Regression Scenario Format
Each scenario should define:
id: basic-read-searchfixture: fixture-basic-jsmodel: fake-tool-modelprompt: "Find the add function and explain it."expect: events: - tool.started: search_text - tool.completed: search_text - turn.completed filesChanged: []Initial Scenarios
session-basic-response
Goal: prove session creation, streaming, and replay.
Expected:
- Session created.
- User message event.
- Model delta event.
- Turn completed.
- Replay matches live transcript.
permission-deny-shell
Goal: prove dangerous tools can be denied.
Expected:
- Shell permission requested.
- User denies.
- Tool does not execute.
- Model receives denial result.
patch-small-file
Goal: prove controlled file edit.
Expected:
- Read file.
- Patch permission requested.
- Patch applied.
- Diff displayed.
- Tests run after approval.
context-nested-agents
Goal: prove instruction hierarchy.
Expected:
- Global instruction loaded.
- Project instruction loaded.
- Directory instruction loaded.
- Later instruction overrides earlier instruction in context order.
skill-lazy-load
Goal: prove skills do not bloat base context.
Expected:
- Skill metadata available.
- Full skill body not loaded at session start.

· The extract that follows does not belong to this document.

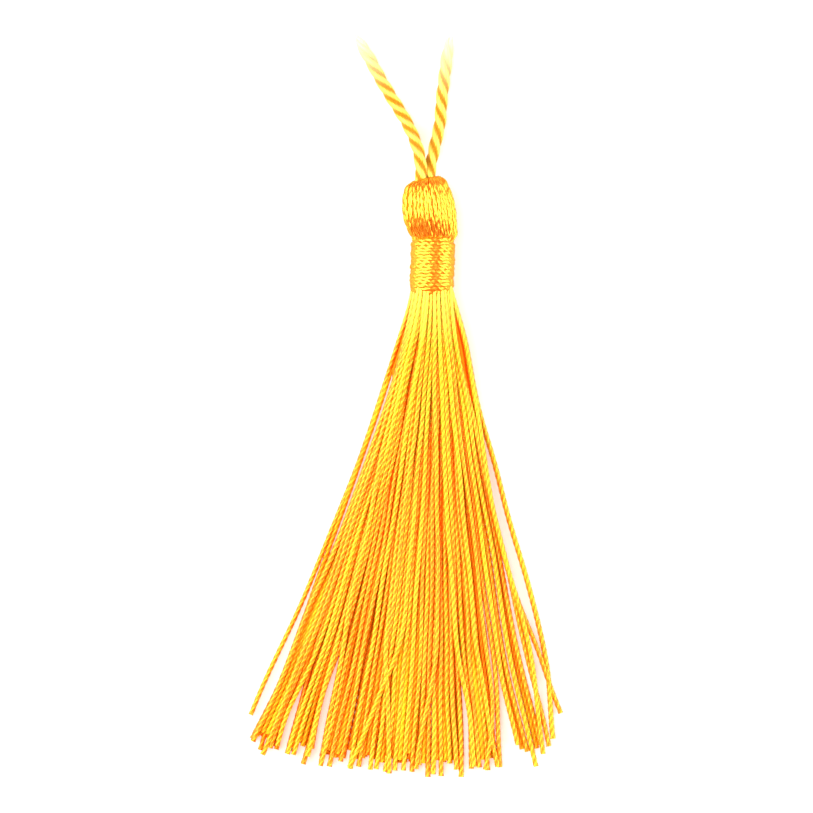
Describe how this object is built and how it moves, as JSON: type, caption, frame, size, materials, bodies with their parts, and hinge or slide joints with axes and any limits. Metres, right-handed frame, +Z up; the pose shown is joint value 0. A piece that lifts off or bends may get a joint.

- Skill loaded only after invocation.
mcp-stdio-tool
Goal: prove MCP tool discovery and call.
Expected:
- MCP server initialized.
- Tools listed.
- Namespaced tool called.
- Permission event exists.
session-compact-resume
Goal: prove compaction does not lose active instructions.
Expected:
- Context crosses budget threshold.
- Compaction event created.
- Session resumes.
- Instruction files still present in rebuilt context.
Playwright Expectations
The UI tests should assert:
- No blank transcript during streaming.
- Permission panel appears before risky tool execution.
- Diff viewer renders changed files.
- Event filters work.
- Replay screen matches live transcript snapshot.
Golden Event Tests
For each Web scenario, save a normalized event log fixture.
Normalize:
- Timestamps.
- Random ids.
- Durations.
- Provider request ids.
Do not normalize:
- Event order.
- Tool names.
- Permission decisions.
- File paths within fixture root.
- Error categories.